### Supplied information
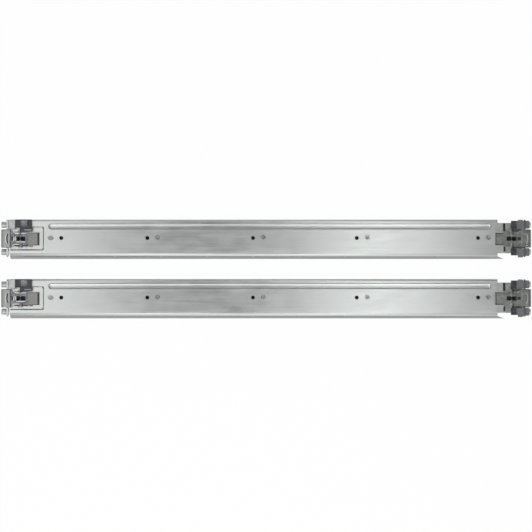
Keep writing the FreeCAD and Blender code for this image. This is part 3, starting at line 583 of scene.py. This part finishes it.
def bevelled(piece: Piece, width_mm: float, angle: float = 40.0) -> bpy.types.Modifier:
    """Adds a bevel along the edges of a piece that turn by more than an angle in degrees."""
    edge = piece.modifiers.new("edges", "BEVEL")
    edge.width = width_mm * MM
    edge.segments = BEVEL_STEPS
    edge.limit_method = "ANGLE"
    edge.angle_limit = math.radians(angle)
    return edge


def sink_top(piece: Piece, *steps_mm: Double) -> None:
    """Insets the upward faces of a piece, one step after another.

    Args:
        piece: the object, in object mode.
        steps_mm: the width of each step and its rise, which is negative where it sinks.
    """
    pick(piece)
    enter("EDIT")
    bpy.ops.mesh.select_mode(type="FACE")
    bpy.ops.mesh.select_all(action="DESELECT")
    enter("OBJECT")
    for face in piece.data.polygons:
        face.select = face.normal.z > UPWARD
    enter("EDIT")
    for width, rise in steps_mm:
        bpy.ops.mesh.inset(thickness=width * MM, depth=rise * MM)
    enter("OBJECT")


def block(low: Vector, high: Vector) -> Piece:
    """A plain block between two corners, to work on."""
    deselect()
    bpy.ops.mesh.primitive_cube_add(size=1.0)
    piece = settle(bpy.context.object)
    size = Matrix.Diagonal((*(high - low), 1.0))
    piece.data.transform(Matrix.Translation((low + high) / 2) @ size)
    return piece


def disc(sides: int, radius_mm: float, depth_mm: float, narrow: float = 1.0) -> Piece:
    """A plain disc about the origin, to work on.

    Args:
        sides: sides of its outline.
        radius_mm: radius along x.
        depth_mm: its whole depth.
        narrow: share of the radius that is left along y.

    Returns:
        The disc.
    """
    deselect()
    bpy.ops.mesh.primitive_cylinder_add(vertices=sides, radius=radius_mm * MM, depth=depth_mm * MM)
    piece = settle(bpy.context.object)
    piece.data.transform(Matrix.Scale(narrow, 4, Vector((0.0, 1.0, 0.0))))
    return piece


def copied(piece: Piece, name: str, shift: Vector) -> Piece:
    """A copy of a settled piece with its own mesh, moved in its mesh."""
    twin = piece.copy()
    twin.data = piece.data.copy()
    twin.name = name
    twin.data.name = name
    twin.data.transform(Matrix.Translation(shift))
    bpy.context.scene.collection.objects.link(twin)
    return twin


def joined(pieces: list[Piece], name: str) -> Piece:
    """Several pieces joined into one mesh."""
    deselect()
    for piece in pieces:
        piece.select_set(True)
    bpy.context.view_layer.objects.active = pieces[0]
    if len(pieces) > 1:
        bpy.ops.object.join()
    whole = bpy.context.object
    whole.name = name
    whole.data.name = name
    return whole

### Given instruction
Beginning at the top of the data, extract each line through the line containing "narrow: share of" and return those lines exactly, with nothing added.

### Right answer
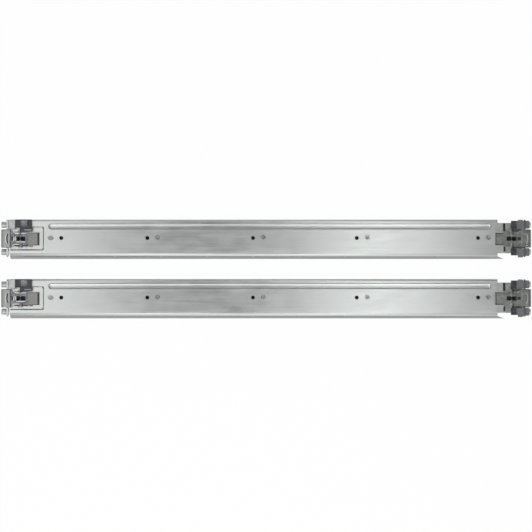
Keep writing the FreeCAD and Blender code for this image. This is part 3, starting at line 583 of scene.py. This part finishes it.
def bevelled(piece: Piece, width_mm: float, angle: float = 40.0) -> bpy.types.Modifier:
    """Adds a bevel along the edges of a piece that turn by more than an angle in degrees."""
    edge = piece.modifiers.new("edges", "BEVEL")
    edge.width = width_mm * MM
    edge.segments = BEVEL_STEPS
    edge.limit_method = "ANGLE"
    edge.angle_limit = math.radians(angle)
    return edge


def sink_top(piece: Piece, *steps_mm: Double) -> None:
    """Insets the upward faces of a piece, one step after another.

    Args:
        piece: the object, in object mode.
        steps_mm: the width of each step and its rise, which is negative where it sinks.
    """
    pick(piece)
    enter("EDIT")
    bpy.ops.mesh.select_mode(type="FACE")
    bpy.ops.mesh.select_all(action="DESELECT")
    enter("OBJECT")
    for face in piece.data.polygons:
        face.select = face.normal.z > UPWARD
    enter("EDIT")
    for width, rise in steps_mm:
        bpy.ops.mesh.inset(thickness=width * MM, depth=rise * MM)
    enter("OBJECT")


def block(low: Vector, high: Vector) -> Piece:
    """A plain block between two corners, to work on."""
    deselect()
    bpy.ops.mesh.primitive_cube_add(size=1.0)
    piece = settle(bpy.context.object)
    size = Matrix.Diagonal((*(high - low), 1.0))
    piece.data.transform(Matrix.Translation((low + high) / 2) @ size)
    return piece


def disc(sides: int, radius_mm: float, depth_mm: float, narrow: float = 1.0) -> Piece:
    """A plain disc about the origin, to work on.

    Args:
        sides: sides of its outline.
        radius_mm: radius along x.
        depth_mm: its whole depth.
        narrow: share of the radius that is left along y.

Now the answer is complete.